Apesar da qualidade técnica, a alegria das filmagens originais – com os Beatles brincando, imitando vozes engraçadas e se divertindo entre si em meio ao caos midiático – é constantemente interrompida por análises sociológicas. Programas antigos de TV, onde feministas discutem os Beatles como um novo modelo de masculinidade, ou trechos de Marshall McLuhan falando sobre o impacto da tecnologia na comunicação, acabam por ofuscar o carisma natural da banda.

Beatles Eternos ou Relíquias do Passado?

Enquanto o documentário de Peter Jackson conseguiu revitalizar os Beatles, apresentando-os como figuras contemporâneas e atemporais, Beatles ’64 faz o oposto. Ao destacar imagens em preto e branco e entrevistas nostálgicas, o filme transforma a banda em relíquias de um passado distante, quase como criaturas de um mundo perdido.

Por outro lado, há momentos que capturam a inocência juvenil da banda, como a expressão de pura alegria de John Lennon ao usar um par de fones de ouvido e exclamar, rindo: “Você pode ouvir sua própria voz falando!”. No entanto, mesmo nesses momentos, os Beatles não parecem jovens. Suas personalidades são tão icônicas que adquiriram uma aura de intemporalidade, que se reflete até em Ringo Starr, agora com 84 anos. Cheio de vitalidade e o mesmo humor irônico, Ringo lê um trecho de uma crítica da Newsweek de 1964 que descreve os Beatles como “um pesadelo” de “ternos beatniks eduardianos ajustados e tigelas gigantes de cabelo” tocando música “sem ritmos secundários, harmonia ou melodia”.
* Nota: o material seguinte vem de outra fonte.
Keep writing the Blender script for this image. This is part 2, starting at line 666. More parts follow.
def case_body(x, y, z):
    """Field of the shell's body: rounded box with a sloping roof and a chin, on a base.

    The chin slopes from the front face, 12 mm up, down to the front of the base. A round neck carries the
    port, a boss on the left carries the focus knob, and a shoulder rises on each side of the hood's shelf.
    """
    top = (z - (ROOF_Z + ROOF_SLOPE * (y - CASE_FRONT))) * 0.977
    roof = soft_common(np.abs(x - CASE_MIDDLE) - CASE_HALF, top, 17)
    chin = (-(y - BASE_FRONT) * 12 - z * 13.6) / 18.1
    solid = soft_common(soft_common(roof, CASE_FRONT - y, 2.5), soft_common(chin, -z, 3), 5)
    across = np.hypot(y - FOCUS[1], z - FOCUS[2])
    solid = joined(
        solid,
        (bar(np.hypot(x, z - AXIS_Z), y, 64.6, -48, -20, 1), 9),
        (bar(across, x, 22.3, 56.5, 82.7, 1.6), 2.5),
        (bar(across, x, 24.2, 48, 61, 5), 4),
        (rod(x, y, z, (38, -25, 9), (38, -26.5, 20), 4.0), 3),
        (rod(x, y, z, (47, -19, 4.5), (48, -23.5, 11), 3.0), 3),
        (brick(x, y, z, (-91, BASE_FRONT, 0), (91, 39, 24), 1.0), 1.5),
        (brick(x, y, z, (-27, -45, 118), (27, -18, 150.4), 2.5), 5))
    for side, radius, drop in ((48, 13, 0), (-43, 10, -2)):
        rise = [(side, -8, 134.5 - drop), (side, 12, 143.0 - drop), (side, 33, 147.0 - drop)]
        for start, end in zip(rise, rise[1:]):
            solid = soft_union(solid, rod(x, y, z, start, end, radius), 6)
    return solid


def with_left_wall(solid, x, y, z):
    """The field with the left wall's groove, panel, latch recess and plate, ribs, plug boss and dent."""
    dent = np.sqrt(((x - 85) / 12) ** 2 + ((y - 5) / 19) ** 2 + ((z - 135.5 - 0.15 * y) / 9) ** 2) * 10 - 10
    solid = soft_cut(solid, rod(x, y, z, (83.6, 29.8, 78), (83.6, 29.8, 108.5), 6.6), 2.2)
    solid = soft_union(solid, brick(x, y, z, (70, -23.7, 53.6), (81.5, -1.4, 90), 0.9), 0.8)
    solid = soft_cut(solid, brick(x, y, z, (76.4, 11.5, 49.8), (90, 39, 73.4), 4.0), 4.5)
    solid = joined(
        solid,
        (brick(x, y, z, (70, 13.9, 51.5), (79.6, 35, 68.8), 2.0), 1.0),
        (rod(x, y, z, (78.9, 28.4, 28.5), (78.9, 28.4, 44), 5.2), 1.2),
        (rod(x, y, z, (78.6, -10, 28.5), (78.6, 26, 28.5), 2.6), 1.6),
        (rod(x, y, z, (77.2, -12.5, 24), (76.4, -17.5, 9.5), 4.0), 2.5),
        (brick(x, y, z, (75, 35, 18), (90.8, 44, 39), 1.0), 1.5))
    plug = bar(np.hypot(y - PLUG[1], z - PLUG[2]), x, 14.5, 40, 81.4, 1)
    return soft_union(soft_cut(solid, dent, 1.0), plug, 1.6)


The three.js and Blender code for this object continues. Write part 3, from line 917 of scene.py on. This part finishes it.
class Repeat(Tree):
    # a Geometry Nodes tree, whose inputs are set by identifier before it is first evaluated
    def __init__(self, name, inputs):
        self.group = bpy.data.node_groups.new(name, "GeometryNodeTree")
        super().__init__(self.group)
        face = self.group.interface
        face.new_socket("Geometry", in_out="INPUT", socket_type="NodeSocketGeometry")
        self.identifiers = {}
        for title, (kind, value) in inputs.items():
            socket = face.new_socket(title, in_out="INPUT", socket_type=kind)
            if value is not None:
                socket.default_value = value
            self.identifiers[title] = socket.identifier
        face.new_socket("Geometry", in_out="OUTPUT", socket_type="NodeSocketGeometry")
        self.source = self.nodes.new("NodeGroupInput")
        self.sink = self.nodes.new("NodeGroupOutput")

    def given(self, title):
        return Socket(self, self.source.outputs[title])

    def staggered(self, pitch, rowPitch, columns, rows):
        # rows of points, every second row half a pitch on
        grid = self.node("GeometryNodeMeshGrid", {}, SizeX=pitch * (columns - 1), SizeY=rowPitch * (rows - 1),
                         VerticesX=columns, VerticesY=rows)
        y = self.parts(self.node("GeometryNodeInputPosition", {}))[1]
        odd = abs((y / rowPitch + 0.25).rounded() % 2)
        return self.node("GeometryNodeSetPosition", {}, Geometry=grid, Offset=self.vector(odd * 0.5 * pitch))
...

Um Filme que Esquece a Alegria dos Beatles

Apesar de ser uma análise tecnicamente impecável, Beatles ’64 se perde na tentativa de transformar a banda em um fenômeno exclusivamente cultural, esquecendo a energia, a diversão e o impacto emocional que definiram os Beatles. Em vez de capturar a vivacidade que tornou o quarteto de Liverpool eterno, o filme os apresenta como figuras distantes, mergulhadas em um mar de análises históricas e culturais.

Para os fãs que buscam reviver a essência vibrante da banda, talvez seja melhor revisitar documentários mais leves e diretos ou mesmo escutar suas músicas, que permanecem tão atemporais quanto suas personalidades.